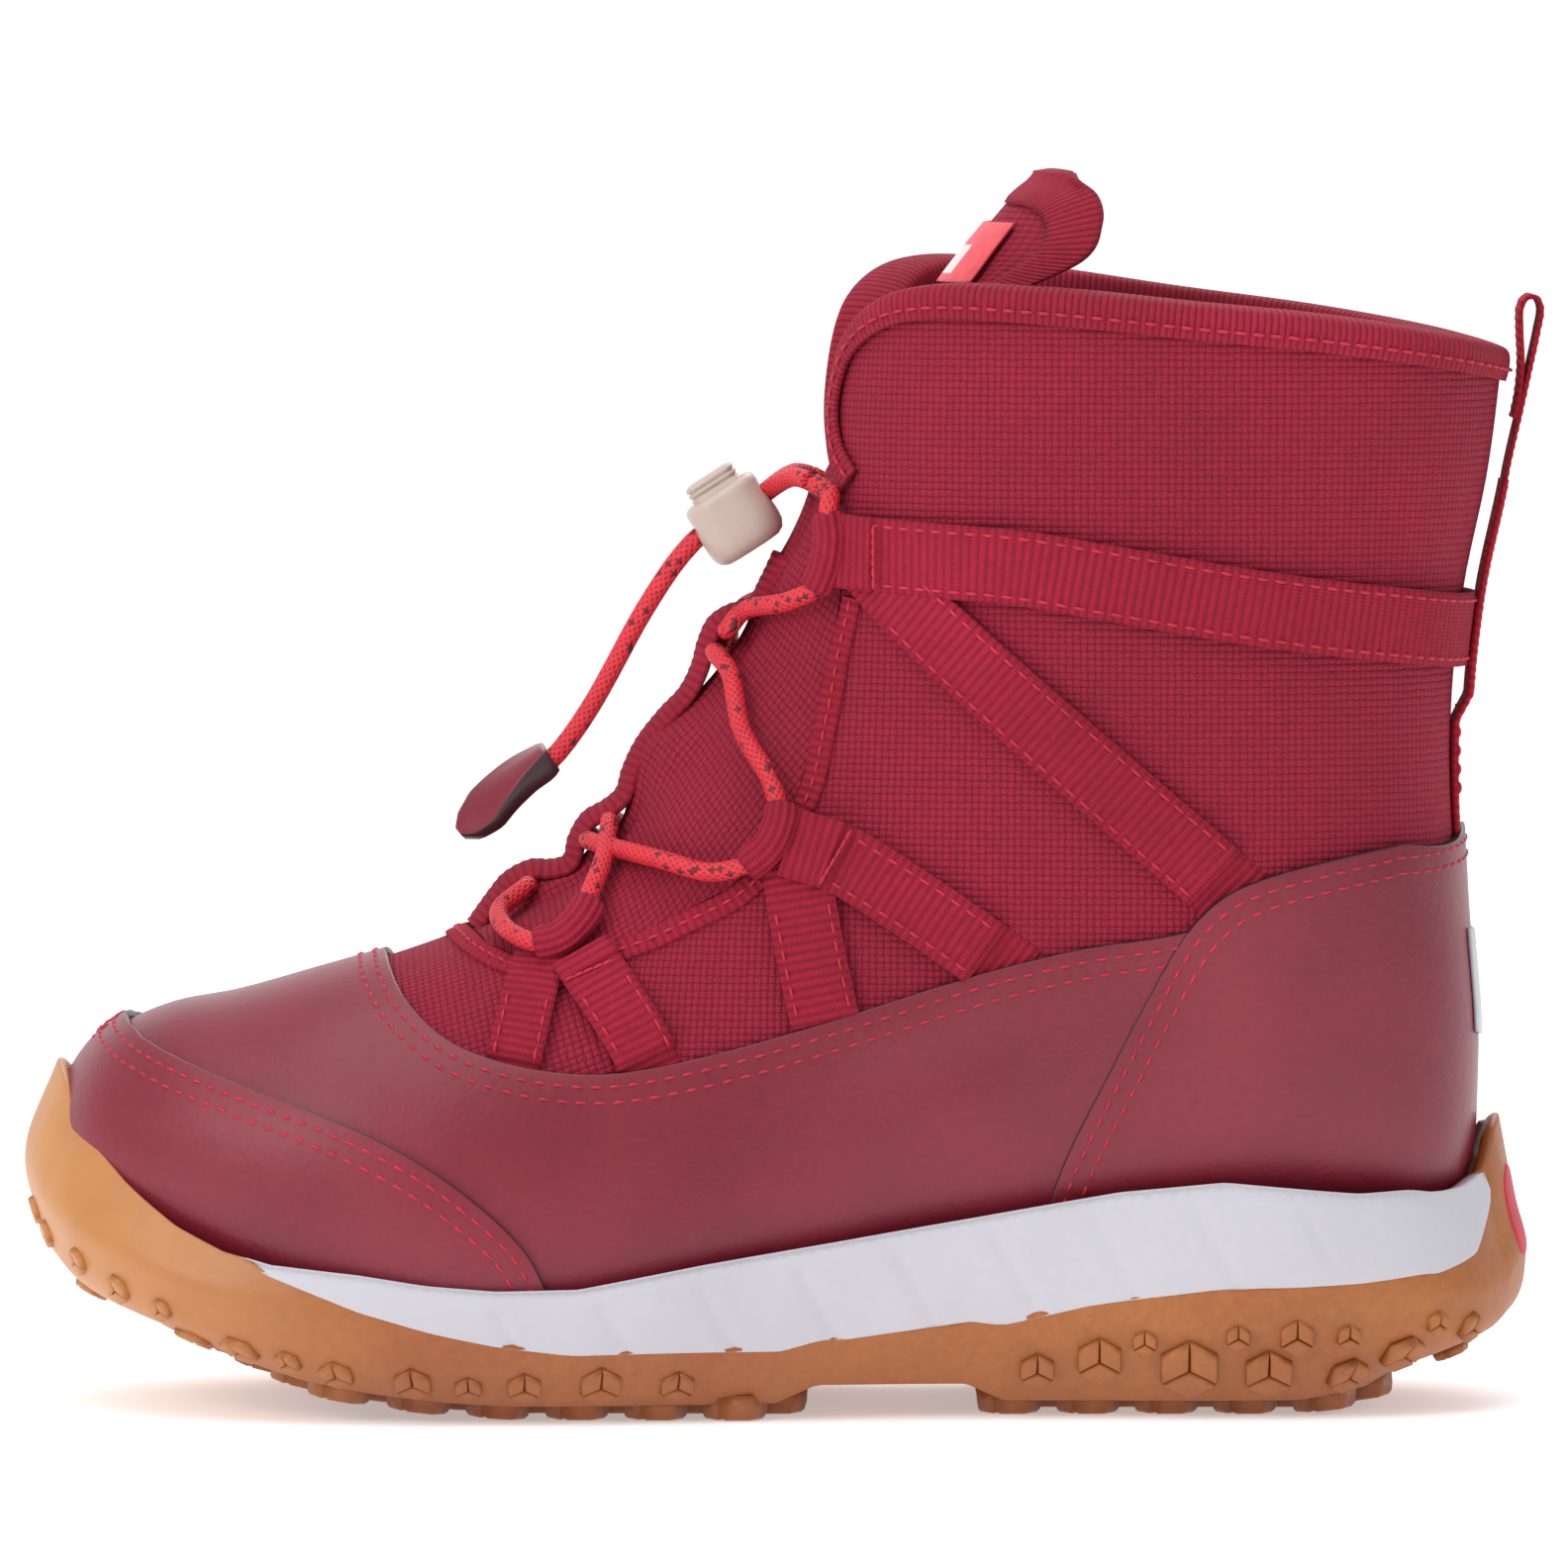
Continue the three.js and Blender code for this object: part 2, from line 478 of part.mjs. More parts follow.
const laceRoom = alongPath(lacePath, BORE_RADIUS, 92);

// Straps: the legs lie flat, the folded end carries the lace. Ends run up to the coated panels.
const besidePanels = slab(grow([[-130, 80], ...MUDGUARD_EDGE, ...HEEL_EDGE.slice(4), [130, 8],
  [-130, 8]], GAP));
const midFlat = strapShell.intersect(slab(MID_LONG).add(slab(MID_SHORT)));
const lowFlat = strapShell.intersect(slab(LOW_LONG).add(slab(LOW_SHORT)));
const midStrap = midFlat.add(midHem).subtract(besidePanels).subtract(laceRoom);
const lowStrap = lowFlat.add(lowHem).subtract(besidePanels).subtract(laceRoom);
const ankle = ankleStrap.add(ankleHem).subtract(laceRoom);
const diagonal = strapShell.intersect(slab(DIAGONAL)).subtract(besidePanels);

// ---- tongue --------------------------------------------------------------------------------------
const throatArea = slab([...grow([...THROAT, [10.2, 190], [130, 190], [130, 0], [-130, 0], [-130, 74]], GAP)
  .slice(0, THROAT.length - 1), [9.9, 130.7], [-60, 130.7], [-60, 74.4]]);
const tongueLower = body(-0.6).subtract(body(-6.9)).intersect(throatArea).subtract(laceRoom);

// Height, front x on the centre line, half width, how far the edges stand back, thickness.
const TONGUE = [
  [131.7, 5.3, 12.2, 3.2, 5.6], [138, 8.6, 12.2, 3.2, 6.6], [146, 13.2, 12.2, 3.2, 7.2],
    [154, 18.2, 13, 3.8, 7.4],
  [161, 22.6, 18, 8.5, 7.5], [167, 27, 24.5, 17, 7], [172.5, 31.5, 24.5, 15.5, 6.5],
  [176.5, 35, 22, 11.5, 5.5], [179.2, 38.2, 15, 5, 3.5],
];
const ACROSS = [-1, -0.7, -0.35, 0, 0.35, 0.7, 1];
function tongueSheet(forward, extra) {
  return ringLoft(TONGUE.map(([z, x, half, back, thick]) => {
    const front = ACROSS.map((u) => [x - forward + back * u * u, half * u, z]);
    const rear = ACROSS.slice(1, -1).reverse().map((u) => [
      x + back * u * u + extra + thick * (1 - u ** 4), half * u, z]);
    return [...front, ...rear];
  }));
}
const wallRoom = body(1.8).subtract(body(-7.4)).intersect(slab([
  [9, 110], [9, 131], ...COLLAR.map(([x, z]) => [x - GAP, z + GAP]), [130, 154], [130, 110]]))
  .subtract(frontGate(0.4));
const innerTongue = frontSlab([[-18, 120], [-18.4, 163], [-18.8, 169], [-15.5, 172.6], [-9, 174.6],
  [0, 175.2],
  [9, 174.6], [15.5, 172.6], [18.8, 169], [18.4, 163], [18, 120]]);
const tongueFull = tongueSheet(0, 0).subtract(wallRoom);
const belowBinding = slab([[-60, 100], [100, 100], [100, 163.4], [-60, 163.4]]);
const tongueTop = tongueFull.intersect(innerTongue).add(tongueFull.intersect(belowBinding));
const bindingBand = slab([[-60, 163.7], [100, 163.7], [100, 190], [-60, 190]])
  .subtract(frontSlab([[-18.3, 150], [-18.7, 163], [-19.1, 169.2], [-15.7, 172.9], [-9.1, 174.9],
    [0, 175.5],
    [9.1, 174.9], [15.7, 172.9], [19.1, 169.2], [18.7, 163], [18.3, 150]]));
const tongueBinding = tongueSheet(0.5, 0.5).intersect(bindingBand);
const labelArea = slab([[-60, 163.9], [100, 163.9], [100, 172.2], [-60, 172.2]], -8, 8);
const tongueLabel = tongueSheet(1.3, 0).subtract(tongueSheet(0.3, 1)).intersect(labelArea);

// Woven tape up the middle of the tongue, raised into three loops for the lace.
const TONGUE_LOOPS = [
  [[-43, 69.5], [-41.8, 74], [-40.2, 77], [-36.2, 79], [-31.5, 80], [-29.2, 78.2], [-33, 72], [-40, 67]],
  [[-30.2, 79.6], [-29.9, 82.6], [-27.8, 86.2], [-24.5, 88.3], [-20.6, 88.4], [-18, 85], [-24, 78]],
  [[-13.9, 103], [-12, 105.4], [-11.4, 108.4], [-11.2, 111.4], [-9.9, 114.4], [-7.2, 116.4],
    [-2.2, 118.2], [0, 114], [-6, 103]],
];
const tapeWidth = slab([[-60, 60], [60, 60], [60, 200], [-60, 200]], -WEBBING / 2, WEBBING / 2);
const middleStrip = body(0.8).subtract(body(-0.3)).intersect(tapeWidth).intersect(throatArea)
  .intersect(slab([[-44, 60], [20, 60], [20, 124], [-44, 124]]));
const tongueLoops = join(TONGUE_LOOPS.map((line) => slab(line, -WEBBING / 2, WEBBING / 2)))
  .subtract(body(0.2));
const tongueWebbing = middleStrip.add(tongueLoops).subtract(laceRoom);

// ---- heel pull -----------------------------------------------------------------------------------
const pullWidth = (x0, z0, x1, z1) => slab([[x0, z0], [x1, z0], [x1, z1], [x0, z1]], -WEBBING / 2,
  WEBBING / 2);
const heelPullStrap = shell(LAYER.pull).intersect(pullWidth(70, 86, 130, 133.2));
const PULL_OUTER = [[106.9, 134], [107.9, 139], [109.3, 144], [110.6, 150], [111.7, 156], [112.6, 160],
  [112, 161.7],
  [110.2, 162.3], [108.7, 161.5], [108.3, 158.8], [108.5, 152], [108, 146], [106.6, 139.5], [105.5, 134]];
const PULL_HOLE = [[109.1, 146.6], [109.9, 150.5], [110.9, 156.5], [111.3, 159.8], [110.3, 160.9],
  [109.6, 160.2],
  [109.4, 157.5], [109.6, 152]];
const heelPullLoop = slab(PULL_OUTER, -WEBBING / 2, WEBBING / 2, [PULL_HOLE]);

// ---- free ends of the lace, lock and tab ---------------------------------------------------------
const LOCK = { x: -6.2, z: 129.8, along: [-0.84, -0.54], up: [-0.54, 0.84] };
const fromLock = new THREE.Matrix4().makeBasis(
  V(LOCK.along[0], 0, LOCK.along[1]).normalize(), V(0, -1, 0), V(LOCK.up[0], 0, LOCK.up[1]).normalize(),
).setPosition(LOCK.x, 0, LOCK.z);

// A block in the lock's own directions: along the lace, across it, and up toward the button.
function lockBlock(length, width, low, high, corner) {
  const shape = new THREE.Shape();
  const [l, w] = [length / 2, width / 2];
  shape.moveTo(-l + corner, -w);
  shape.lineTo(l - corner, -w).quadraticCurveTo(l, -w, l, -w + corner);
  shape.lineTo(l, w - corner).quadraticCurveTo(l, w, l - corner, w);
  shape.lineTo(-l + corner, w).quadraticCurveTo(-l, w, -l, w - corner);
  shape.lineTo(-l, -w + corner).quadraticCurveTo(-l, -w, -l + corner, -w);
  const block = new THREE.ExtrudeGeometry(shape, { depth: high - low, bevelEnabled: false,
    curveSegments: 3 });
  block.translate(0, 0, low);
  return solid(block.applyMatrix4(fromLock));
}
function lockBore(low, high, halfWidth) {
  const shape = new THREE.Shape();
  shape.moveTo(-halfWidth, low);
  shape.lineTo(halfWidth, low);
  shape.lineTo(halfWidth + 1, (low + high) / 2);
  shape.lineTo(halfWidth, high);
  shape.lineTo(-halfWidth, high);
  shape.lineTo(-halfWidth - 1, (low + high) / 2);
  const bore = new THREE.ExtrudeGeometry(shape, { depth: 30, bevelEnabled: false });
  bore.translate(0, 0, -15);
  bore.rotateZ(Math.PI / 2);
  bore.rotateY(Math.PI / 2);
  return solid(bore.applyMatrix4(fromLock));
}
function alongCoil(radius, wire, turns, floor, steps) {
  const points = Array.from({ length: steps + 1 }, (_, k) => {
    const a = (2 * Math.PI * turns * k) / steps;
    return [radius * Math.cos(a), radius * Math.sin(a), floor + (0.57 * turns * k) / steps];
  });
  const placed = points.map(([l, w, q]) => V(l, w, q).applyMatrix4(fromLock).toArray());
  return alongPath(placed, wire, 24, 5);
}
const lockBody = lockBlock(12, 15, -6, 4, 3).subtract(lockBlock(8.6, 9.4, -5.1, 5, 1.2))
  .subtract(lockBore(-2.1, 2.1, 3.6));
const lockButton = lockBlock(8, 8.8, -2.4, 6.8, 1).subtract(lockBore(-1.9, 3.9, 2.9));
const spring = alongCoil(2.4, 0.24, 1.4, -4.8, 18);
const strandPath = (side) => [
  [5.1, side * 14.3, 135.1], [3, side * 9.8, 135.6], [0.4, side * 4.2, 134.3],
  [-1.4, side * 2, 132.9], [-6.2, side * 1.8, 129.8], [-11, side * 1.8, 126.6], [-14.4, side * 1.8, 122.8],
  [-17.4, side * 1.8, 118.4], [-20.4, side * 1.8, 113.4], [-23.4, side * 1.8, 107.8],
    [-26.4, side * 1.8, 102.4],
  [-29.4, side * 1.8, 97.8], [-31.8, side * 1.8, 94.7], [-33.2, side * 1.8, 93.3],
];
const strands = [-1, 1].map((side) => alongPath(strandPath(side), CORD_RADIUS, 34));
const TAB = [[-34.5, 95.2], [-36.5, 94.6], [-40, 91.6], [-43, 87.6], [-46, 84.2], [-46.5, 83],
  [-45.2, 81.8], [-43, 83.2],
  [-39, 85.4], [-35.5, 88.8], [-34.5, 91]];
const endTab = slab(TAB, -6, 6);

// ---- parts list ---------------------------------------------------------------------------------
const FINISH = {
  rubber: { color: 0xc07a45, roughness: 0.62, metalness: 0 },
  foam: { color: 0xdddce2, roughness: 0.7, metalness: 0 },
  coated: { color: 0x8e2f3f, roughness: 0.5, metalness: 0 },
  woven: { color: 0xa0284a, roughness: 0.9, metalness: 0 },
  webbing: { color: 0xa82a46, roughness: 0.85, metalness: 0 },
  cord: { color: 0xf04048, roughness: 0.8, metalness: 0 },
  ivory: { color: 0xe8ded6, roughness: 0.4, metalness: 0 },
  steel: { color: 0xb8bac0, roughness: 0.3, metalness: 1 },
  fleece: { color: 0x3a3a40, roughness: 1, metalness: 0 },
  padding: { color: 0xc9c4b8, roughness: 0.95, metalness: 0 },
  fibre: { color: 0xb9a888, roughness: 0.9, metalness: 0 },
  label: { color: 0xf0525a, roughness: 0.6, metalness: 0 },
  red: { color: 0xc0182e, roughness: 0.8, metalness: 0 },
  reflective: { color: 0xb4b6ba, roughness: 0.35, metalness: 0.3 },
};
const parts = [];
const add = (name, bodyOf, finish) => parts.push([name, bodyOf, FINISH[finish]]);

add('outsole', outsole, 'rubber');
add('midsole', midsole, 'foam');
add('heel_badge', badge, 'red');
add('lasting_board', board, 'fibre');
add('insole', insole, 'padding');
add('lining', lining, 'fleece');
add('toe_puff', toePuff, 'fibre');
add('heel_counter', heelCounter, 'fibre');
add('collar_foam', collarFoam, 'padding');
add('vamp_textile', vamp, 'woven');
add('quarter_lateral', quarters.intersect(leftHalf), 'woven');
add('quarter_medial', quarters.intersect(rightHalf), 'woven');
add('mudguard', mudguard, 'coated');
add('toe_guard', toeGuard, 'coated');
add('heel_overlay', heelOverlay, 'coated');
add('heel_reflector', reflector, 'reflective');
add('throat_tape', throatTape, 'webbing');
add('collar_binding', collarBinding, 'webbing');
add('ankle_strap', ankle, 'webbing');
for (const [side, half] of [['lateral', leftHalf], ['medial', rightHalf]]) {
  add(`diagonal_strap_${side}`, diagonal.intersect(half), 'webbing');
  add(`middle_loop_${side}`, midStrap.intersect(half), 'webbing');
  add(`low_loop_${side}`, lowStrap.intersect(half), 'webbing');
}
add('tongue_lower', tongueLower, 'woven');
add('tongue_top', tongueTop, 'woven');
add('tongue_binding', tongueBinding, 'webbing');
add('tongue_label', tongueLabel, 'label');
add('tongue_webbing', tongueWebbing, 'webbing');
add('heel_pull_strap', heelPullStrap, 'red');
add('heel_pull_loop', heelPullLoop, 'red');
add('lace', lace, 'cord');
add('lace_end_lateral', strands[0], 'cord');
add('lace_end_medial', strands[1], 'cord');
add('cord_lock_body', lockBody, 'ivory');
add('cord_lock_button', lockButton, 'ivory');
add('cord_lock_spring', spring, 'steel');
add('lace_end_tab', endTab, 'coated');

const group = new THREE.Group();
group.name = 'winter_boot';
for (const [name, shape, finish] of parts) {
  const mesh = new THREE.Mesh(geometryOf(largest(shape)), new THREE.MeshStandardMaterial(finish));
  mesh.name = name;
  group.add(mesh);
}

// The boot stands on the ground with its own middle over the origin, leaving out the free lace ends.
const own = new THREE.Box3();
for (const mesh of group.children) {
  if (!/^(lace_end|cord_lock)/.test(mesh.name)) own.expandByObject(mesh);
}
const middle = own.getCenter(V(0, 0, 0));
for (const mesh of group.children) mesh.geometry.translate(-middle.x, -middle.y, -own.min.z);
export default group;
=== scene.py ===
"""Child's lace-up winter boot: left foot, toe toward -X, outer side toward -Y, ground at Z = 0."""

import math

import bmesh
import bpy
import numpy as np
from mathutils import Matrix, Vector
from mathutils.geometry import delaunay_2d_cdt


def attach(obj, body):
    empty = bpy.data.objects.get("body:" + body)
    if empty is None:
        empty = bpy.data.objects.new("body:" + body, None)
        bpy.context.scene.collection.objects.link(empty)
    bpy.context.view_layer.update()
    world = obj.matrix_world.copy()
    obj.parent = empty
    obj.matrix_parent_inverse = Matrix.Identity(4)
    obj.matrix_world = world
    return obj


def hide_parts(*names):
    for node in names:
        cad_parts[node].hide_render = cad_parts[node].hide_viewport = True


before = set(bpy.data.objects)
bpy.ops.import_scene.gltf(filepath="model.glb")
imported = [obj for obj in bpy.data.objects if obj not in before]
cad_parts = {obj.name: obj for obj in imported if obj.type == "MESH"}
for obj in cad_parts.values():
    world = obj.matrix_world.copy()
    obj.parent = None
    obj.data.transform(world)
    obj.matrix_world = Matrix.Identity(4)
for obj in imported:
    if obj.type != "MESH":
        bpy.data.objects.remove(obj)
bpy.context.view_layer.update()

# ---- Camera, floor and light ------------------------------------------------------------------
# A pale paper sweep under a large overhead softbox and two side panels, seen from the boot's outer
# side with a long lens, a little above the ground.
scene = bpy.context.scene
AIM = Vector((0.0001, 0.0, 0.0903))
CAMERA_DISTANCE = 2.1
CAMERA_RISE = math.radians(3.2)
FRAME_WIDTH = 0.2262

camera_data = bpy.data.cameras.new("camera")
camera_data.sensor_width = 36
camera_data.lens = 36 * (CAMERA_DISTANCE - 0.03) / FRAME_WIDTH
camera_data.clip_end = 20
camera = bpy.data.objects.new("camera", camera_data)
camera.location = AIM + CAMERA_DISTANCE * Vector((0, -math.cos(CAMERA_RISE), math.sin(CAMERA_RISE)))
camera.rotation_euler = (AIM - camera.location).to_track_quat("-Z", "Y").to_euler()
scene.collection.objects.link(camera)
scene.camera = camera
scene.view_settings.view_transform = "Standard"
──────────
> _What to work on_:
Reproduce verbatim only this range: the first line of the material through the line that contains "const laceRoom = alongPath(lacePath, BORE_RADIUS, 92);", inclusive.

> _Correct answer_:
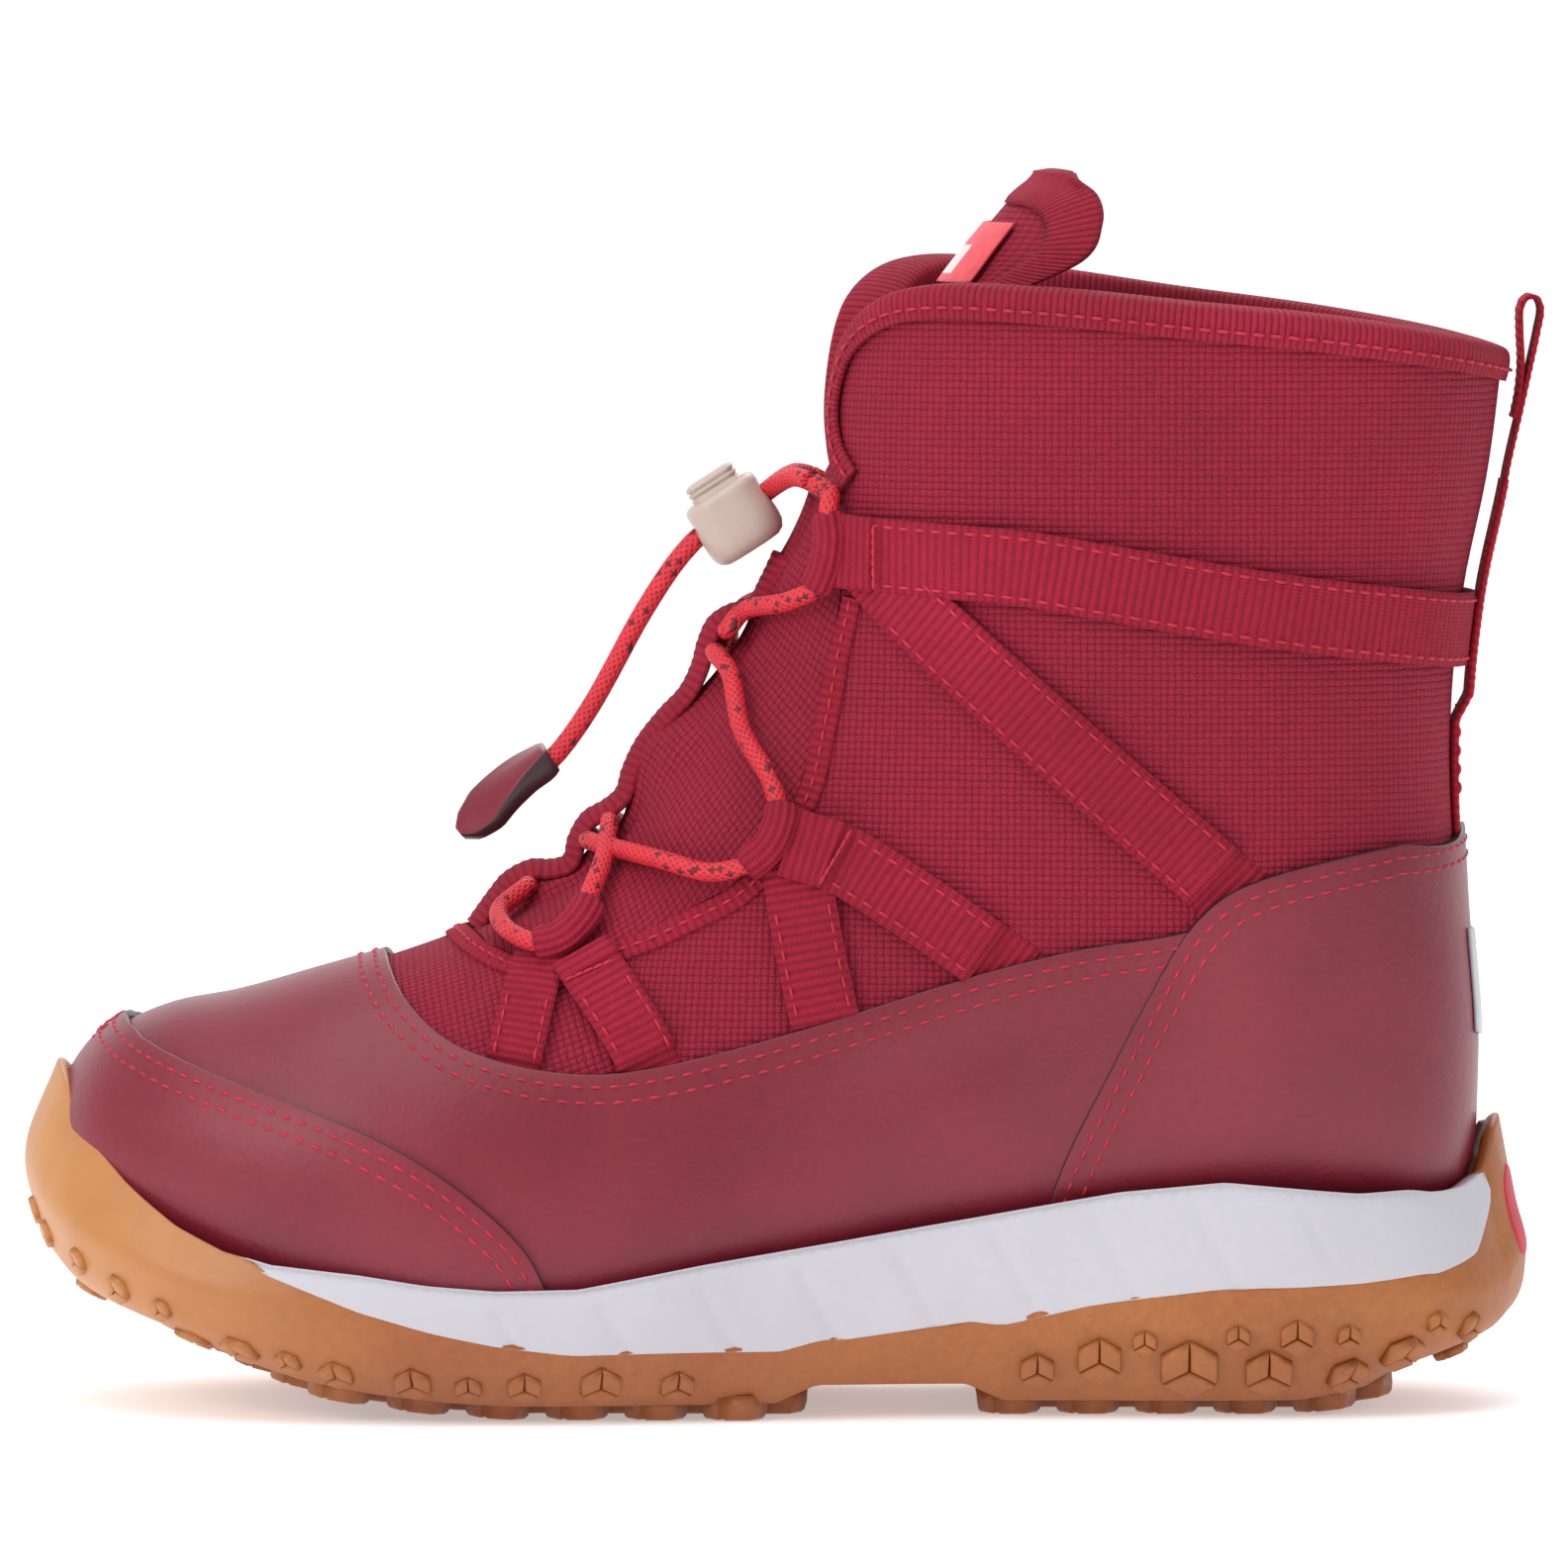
Continue the three.js and Blender code for this object: part 2, from line 478 of part.mjs. More parts follow.
const laceRoom = alongPath(lacePath, BORE_RADIUS, 92);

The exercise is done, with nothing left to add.